I did find his explanation for the secret origin of the comic book superhero startling.

Jim Hanley

Patrick Daniel O'Neill said...

Jim:

As a journalist, I recognized that Jones was working on the basis of several years (if not decades) of conversations with the principals in this story--or at least with their children, spouses, and others intimately associated with them. As such I did not expect a detailed source reference for every statement made in the book. If he indicated that some of the comments were based on conversations with a particular person, I was willing to assume that subsequent statements by or about that person came from the same set of discussions.

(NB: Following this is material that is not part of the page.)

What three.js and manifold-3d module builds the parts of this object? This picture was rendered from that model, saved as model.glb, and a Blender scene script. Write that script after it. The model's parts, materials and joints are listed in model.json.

Jones was writing for a general audience, not one that expects a scholarly set of source notes. Indeed, that kind of constant referencing and footnoting would only turn off the very readers he was trying to attract, I'd bet.

As for the length of my review...I look at blogging as a "journal" kind of writing. I'm not trying to be definitive here about anything--just putting my daily thoughts into words, as it were.

Glad to see you commenting. Stick around...I hope to have more stuff you'll like.

Anonymous said...

I just started the book today on my lunch hour. I couldn't put it down. I am traveling for work next week, and I am hoping to read it on the plane. I have read many histories of the industry, and too many start with 1930... I have been fascinated with the way Jones has taken the roots all the way back to Europe- I imagine this will tie into the motivations for his "Characters". Even though this is non-fiction, I have already realized this contains a lot of supposition. Even if it may not be 100% accurate, it sure looks like it will be a fun read!